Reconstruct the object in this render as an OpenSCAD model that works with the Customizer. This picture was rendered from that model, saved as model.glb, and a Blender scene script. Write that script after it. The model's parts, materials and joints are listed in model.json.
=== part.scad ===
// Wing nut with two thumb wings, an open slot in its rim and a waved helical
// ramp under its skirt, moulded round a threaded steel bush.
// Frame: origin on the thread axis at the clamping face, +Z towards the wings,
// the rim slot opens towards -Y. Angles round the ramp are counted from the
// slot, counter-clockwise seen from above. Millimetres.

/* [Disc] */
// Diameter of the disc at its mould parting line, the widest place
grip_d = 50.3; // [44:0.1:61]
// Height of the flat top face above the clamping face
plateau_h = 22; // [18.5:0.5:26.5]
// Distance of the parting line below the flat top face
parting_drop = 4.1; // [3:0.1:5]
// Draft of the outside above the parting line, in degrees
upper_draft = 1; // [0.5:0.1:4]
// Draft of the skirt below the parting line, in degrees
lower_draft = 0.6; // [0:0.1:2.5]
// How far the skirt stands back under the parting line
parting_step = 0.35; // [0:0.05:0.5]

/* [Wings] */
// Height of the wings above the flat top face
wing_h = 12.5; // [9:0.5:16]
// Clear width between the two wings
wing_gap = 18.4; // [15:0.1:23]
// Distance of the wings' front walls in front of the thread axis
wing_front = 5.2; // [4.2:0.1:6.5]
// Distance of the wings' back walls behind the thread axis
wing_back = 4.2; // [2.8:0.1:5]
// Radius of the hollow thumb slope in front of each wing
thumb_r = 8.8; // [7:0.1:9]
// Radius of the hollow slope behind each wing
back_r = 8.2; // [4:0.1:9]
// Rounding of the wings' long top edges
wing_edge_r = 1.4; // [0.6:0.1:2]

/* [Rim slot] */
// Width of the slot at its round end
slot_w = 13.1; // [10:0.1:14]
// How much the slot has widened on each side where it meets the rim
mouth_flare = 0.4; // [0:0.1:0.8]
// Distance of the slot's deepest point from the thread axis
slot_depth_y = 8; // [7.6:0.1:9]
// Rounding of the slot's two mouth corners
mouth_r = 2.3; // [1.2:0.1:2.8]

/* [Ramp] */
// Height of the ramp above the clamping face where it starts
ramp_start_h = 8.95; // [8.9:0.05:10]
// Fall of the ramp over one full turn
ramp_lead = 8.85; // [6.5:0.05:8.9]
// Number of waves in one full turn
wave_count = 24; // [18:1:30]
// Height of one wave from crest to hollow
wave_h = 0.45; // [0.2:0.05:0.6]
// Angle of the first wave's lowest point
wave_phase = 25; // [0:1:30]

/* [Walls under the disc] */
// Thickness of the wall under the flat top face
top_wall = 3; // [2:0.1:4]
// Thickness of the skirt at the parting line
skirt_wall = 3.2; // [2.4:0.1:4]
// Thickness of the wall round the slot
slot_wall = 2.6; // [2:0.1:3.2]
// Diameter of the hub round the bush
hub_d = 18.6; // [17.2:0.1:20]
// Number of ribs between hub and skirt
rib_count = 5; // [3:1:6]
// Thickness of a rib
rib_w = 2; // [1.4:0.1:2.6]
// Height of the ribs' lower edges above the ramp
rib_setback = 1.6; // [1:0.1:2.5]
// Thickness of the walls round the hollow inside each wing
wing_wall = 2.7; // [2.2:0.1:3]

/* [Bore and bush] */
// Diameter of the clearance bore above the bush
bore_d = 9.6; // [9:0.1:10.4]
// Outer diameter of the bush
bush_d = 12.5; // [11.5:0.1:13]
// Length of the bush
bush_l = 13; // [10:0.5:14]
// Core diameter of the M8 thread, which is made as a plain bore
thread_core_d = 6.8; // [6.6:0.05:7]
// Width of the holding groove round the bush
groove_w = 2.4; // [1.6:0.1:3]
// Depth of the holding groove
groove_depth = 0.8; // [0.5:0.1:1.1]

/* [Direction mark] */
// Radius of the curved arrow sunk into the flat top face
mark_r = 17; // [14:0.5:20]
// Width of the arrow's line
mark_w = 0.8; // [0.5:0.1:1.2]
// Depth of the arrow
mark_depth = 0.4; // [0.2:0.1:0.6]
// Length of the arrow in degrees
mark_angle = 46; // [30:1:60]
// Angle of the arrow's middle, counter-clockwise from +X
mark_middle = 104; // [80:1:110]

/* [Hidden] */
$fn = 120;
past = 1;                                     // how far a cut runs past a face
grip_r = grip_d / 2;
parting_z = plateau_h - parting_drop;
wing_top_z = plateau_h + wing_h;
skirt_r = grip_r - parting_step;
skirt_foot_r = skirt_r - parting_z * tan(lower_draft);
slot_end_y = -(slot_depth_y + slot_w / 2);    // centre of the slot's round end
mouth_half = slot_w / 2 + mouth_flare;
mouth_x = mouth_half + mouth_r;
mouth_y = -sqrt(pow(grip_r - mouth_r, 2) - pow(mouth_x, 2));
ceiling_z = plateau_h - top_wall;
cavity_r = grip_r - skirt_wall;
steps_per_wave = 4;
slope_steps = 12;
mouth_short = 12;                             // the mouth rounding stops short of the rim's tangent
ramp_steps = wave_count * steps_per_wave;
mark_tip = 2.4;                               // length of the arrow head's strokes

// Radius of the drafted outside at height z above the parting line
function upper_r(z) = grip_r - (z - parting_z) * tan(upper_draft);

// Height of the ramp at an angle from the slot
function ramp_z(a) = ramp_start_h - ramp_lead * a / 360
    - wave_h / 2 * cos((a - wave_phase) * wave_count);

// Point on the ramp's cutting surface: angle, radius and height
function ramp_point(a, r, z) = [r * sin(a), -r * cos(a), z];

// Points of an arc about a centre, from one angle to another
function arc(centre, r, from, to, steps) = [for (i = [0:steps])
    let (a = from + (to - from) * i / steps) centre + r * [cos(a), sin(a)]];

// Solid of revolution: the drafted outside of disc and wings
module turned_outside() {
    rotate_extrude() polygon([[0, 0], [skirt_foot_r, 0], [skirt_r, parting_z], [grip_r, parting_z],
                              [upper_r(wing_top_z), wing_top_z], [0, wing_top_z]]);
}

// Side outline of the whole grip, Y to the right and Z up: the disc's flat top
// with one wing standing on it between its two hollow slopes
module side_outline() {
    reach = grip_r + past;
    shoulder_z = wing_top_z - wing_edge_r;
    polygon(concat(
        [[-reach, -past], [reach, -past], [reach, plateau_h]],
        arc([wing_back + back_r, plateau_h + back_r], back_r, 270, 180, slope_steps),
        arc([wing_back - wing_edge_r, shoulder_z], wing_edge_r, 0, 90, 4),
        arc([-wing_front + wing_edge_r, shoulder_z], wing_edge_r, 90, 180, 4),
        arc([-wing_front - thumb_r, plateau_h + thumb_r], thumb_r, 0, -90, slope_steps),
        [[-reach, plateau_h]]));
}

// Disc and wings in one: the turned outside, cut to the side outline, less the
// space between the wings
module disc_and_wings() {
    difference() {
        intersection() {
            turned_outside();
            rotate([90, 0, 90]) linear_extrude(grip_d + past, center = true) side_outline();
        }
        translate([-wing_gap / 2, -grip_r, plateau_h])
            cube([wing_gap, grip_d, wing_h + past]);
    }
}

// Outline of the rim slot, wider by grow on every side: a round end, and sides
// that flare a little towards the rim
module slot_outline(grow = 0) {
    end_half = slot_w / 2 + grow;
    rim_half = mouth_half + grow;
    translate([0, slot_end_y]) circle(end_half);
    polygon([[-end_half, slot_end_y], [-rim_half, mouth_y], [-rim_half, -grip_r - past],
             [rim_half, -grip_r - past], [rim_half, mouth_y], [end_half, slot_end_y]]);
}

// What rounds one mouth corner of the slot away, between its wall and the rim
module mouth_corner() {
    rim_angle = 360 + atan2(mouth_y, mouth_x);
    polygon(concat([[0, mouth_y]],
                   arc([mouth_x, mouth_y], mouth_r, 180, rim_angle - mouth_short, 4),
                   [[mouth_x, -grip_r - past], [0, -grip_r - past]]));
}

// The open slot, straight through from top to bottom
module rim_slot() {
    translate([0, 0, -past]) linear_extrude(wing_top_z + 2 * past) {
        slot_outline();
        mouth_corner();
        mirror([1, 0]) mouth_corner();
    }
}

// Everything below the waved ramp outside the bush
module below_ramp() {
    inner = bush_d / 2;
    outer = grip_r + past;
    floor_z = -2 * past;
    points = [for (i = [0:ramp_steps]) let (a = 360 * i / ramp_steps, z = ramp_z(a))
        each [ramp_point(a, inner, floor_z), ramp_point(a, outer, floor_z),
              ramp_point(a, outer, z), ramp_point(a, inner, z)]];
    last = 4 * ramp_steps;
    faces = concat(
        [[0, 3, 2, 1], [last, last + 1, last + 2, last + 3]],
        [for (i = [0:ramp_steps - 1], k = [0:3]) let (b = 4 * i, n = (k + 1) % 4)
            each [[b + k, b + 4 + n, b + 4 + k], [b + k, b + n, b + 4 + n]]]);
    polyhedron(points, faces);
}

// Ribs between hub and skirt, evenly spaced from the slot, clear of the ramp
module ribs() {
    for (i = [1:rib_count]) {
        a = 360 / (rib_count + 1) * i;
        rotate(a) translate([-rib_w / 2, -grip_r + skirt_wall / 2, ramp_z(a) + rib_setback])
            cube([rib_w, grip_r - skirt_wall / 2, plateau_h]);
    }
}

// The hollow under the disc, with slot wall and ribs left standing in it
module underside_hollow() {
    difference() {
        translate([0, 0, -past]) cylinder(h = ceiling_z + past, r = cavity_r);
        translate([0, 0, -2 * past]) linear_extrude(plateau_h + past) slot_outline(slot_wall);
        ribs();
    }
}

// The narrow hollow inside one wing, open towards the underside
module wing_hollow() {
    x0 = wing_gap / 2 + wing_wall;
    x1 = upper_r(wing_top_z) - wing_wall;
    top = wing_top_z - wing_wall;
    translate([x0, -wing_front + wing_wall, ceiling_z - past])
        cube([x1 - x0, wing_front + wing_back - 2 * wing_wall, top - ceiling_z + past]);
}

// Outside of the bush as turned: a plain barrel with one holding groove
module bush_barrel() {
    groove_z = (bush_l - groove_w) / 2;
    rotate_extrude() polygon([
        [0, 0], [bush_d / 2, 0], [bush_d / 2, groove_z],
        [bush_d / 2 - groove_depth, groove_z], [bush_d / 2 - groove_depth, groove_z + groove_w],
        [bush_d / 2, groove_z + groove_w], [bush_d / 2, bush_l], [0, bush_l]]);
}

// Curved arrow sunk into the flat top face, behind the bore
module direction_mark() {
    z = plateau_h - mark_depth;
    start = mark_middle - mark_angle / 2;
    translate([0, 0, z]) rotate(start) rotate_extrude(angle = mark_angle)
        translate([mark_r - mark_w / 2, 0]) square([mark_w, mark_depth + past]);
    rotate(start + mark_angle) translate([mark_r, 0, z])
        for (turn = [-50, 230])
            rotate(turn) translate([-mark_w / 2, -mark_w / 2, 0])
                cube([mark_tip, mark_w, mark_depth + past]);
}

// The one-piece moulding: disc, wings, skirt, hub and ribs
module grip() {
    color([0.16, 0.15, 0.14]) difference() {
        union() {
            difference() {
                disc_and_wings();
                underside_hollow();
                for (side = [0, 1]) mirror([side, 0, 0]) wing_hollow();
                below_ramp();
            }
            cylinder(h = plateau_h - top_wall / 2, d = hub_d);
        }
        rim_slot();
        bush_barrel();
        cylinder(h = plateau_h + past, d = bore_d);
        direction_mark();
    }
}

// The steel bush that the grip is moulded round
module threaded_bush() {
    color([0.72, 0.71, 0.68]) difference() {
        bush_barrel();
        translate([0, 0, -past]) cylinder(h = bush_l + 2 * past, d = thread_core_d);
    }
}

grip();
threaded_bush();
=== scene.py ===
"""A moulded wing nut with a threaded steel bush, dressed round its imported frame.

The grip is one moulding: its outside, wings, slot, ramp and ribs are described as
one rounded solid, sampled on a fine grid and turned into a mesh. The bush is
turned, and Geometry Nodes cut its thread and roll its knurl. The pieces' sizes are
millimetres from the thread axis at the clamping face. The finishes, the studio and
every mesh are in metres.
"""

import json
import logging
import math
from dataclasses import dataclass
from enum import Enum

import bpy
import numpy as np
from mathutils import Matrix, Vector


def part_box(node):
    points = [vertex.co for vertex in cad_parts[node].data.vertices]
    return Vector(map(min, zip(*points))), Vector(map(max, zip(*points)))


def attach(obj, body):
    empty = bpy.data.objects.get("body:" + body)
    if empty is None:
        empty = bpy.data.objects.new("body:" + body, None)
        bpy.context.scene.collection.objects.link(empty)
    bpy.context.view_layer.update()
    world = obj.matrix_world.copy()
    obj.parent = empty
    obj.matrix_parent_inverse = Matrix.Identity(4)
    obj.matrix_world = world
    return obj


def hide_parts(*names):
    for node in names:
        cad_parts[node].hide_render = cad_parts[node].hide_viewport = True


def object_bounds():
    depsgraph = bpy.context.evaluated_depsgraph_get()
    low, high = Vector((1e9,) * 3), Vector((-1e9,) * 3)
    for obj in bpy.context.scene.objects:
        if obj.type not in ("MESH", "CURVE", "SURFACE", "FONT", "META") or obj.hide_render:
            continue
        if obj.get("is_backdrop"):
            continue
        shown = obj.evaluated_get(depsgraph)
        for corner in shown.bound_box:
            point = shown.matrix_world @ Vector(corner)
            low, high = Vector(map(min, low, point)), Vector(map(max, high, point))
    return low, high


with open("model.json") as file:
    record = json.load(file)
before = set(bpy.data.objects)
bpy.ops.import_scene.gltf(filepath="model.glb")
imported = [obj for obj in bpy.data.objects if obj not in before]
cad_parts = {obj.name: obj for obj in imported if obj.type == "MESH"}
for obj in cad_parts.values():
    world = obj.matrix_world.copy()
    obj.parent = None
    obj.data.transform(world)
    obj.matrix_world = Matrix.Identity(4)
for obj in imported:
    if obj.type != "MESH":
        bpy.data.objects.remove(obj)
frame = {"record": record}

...

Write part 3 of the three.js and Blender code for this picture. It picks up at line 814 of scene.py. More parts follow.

• Direction:
The line containing "hub and ribs" opens the part, and the line containing "from mathutils import Matrix, Vector" closes it. Output that part exactly, with both, and only that.

• The output:
// The one-piece moulding: disc, wings, skirt, hub and ribs
module grip() {
    color([0.16, 0.15, 0.14]) difference() {
        union() {
            difference() {
                disc_and_wings();
                underside_hollow();
                for (side = [0, 1]) mirror([side, 0, 0]) wing_hollow();
                below_ramp();
            }
            cylinder(h = plateau_h - top_wall / 2, d = hub_d);
        }
        rim_slot();
        bush_barrel();
        cylinder(h = plateau_h + past, d = bore_d);
        direction_mark();
    }
}

// The steel bush that the grip is moulded round
module threaded_bush() {
    color([0.72, 0.71, 0.68]) difference() {
        bush_barrel();
        translate([0, 0, -past]) cylinder(h = bush_l + 2 * past, d = thread_core_d);
    }
}

grip();
threaded_bush();
=== scene.py ===
"""A moulded wing nut with a threaded steel bush, dressed round its imported frame.

The grip is one moulding: its outside, wings, slot, ramp and ribs are described as
one rounded solid, sampled on a fine grid and turned into a mesh. The bush is
turned, and Geometry Nodes cut its thread and roll its knurl. The pieces' sizes are
millimetres from the thread axis at the clamping face. The finishes, the studio and
every mesh are in metres.
"""

import json
import logging
import math
from dataclasses import dataclass
from enum import Enum

import bpy
import numpy as np
from mathutils import Matrix, Vector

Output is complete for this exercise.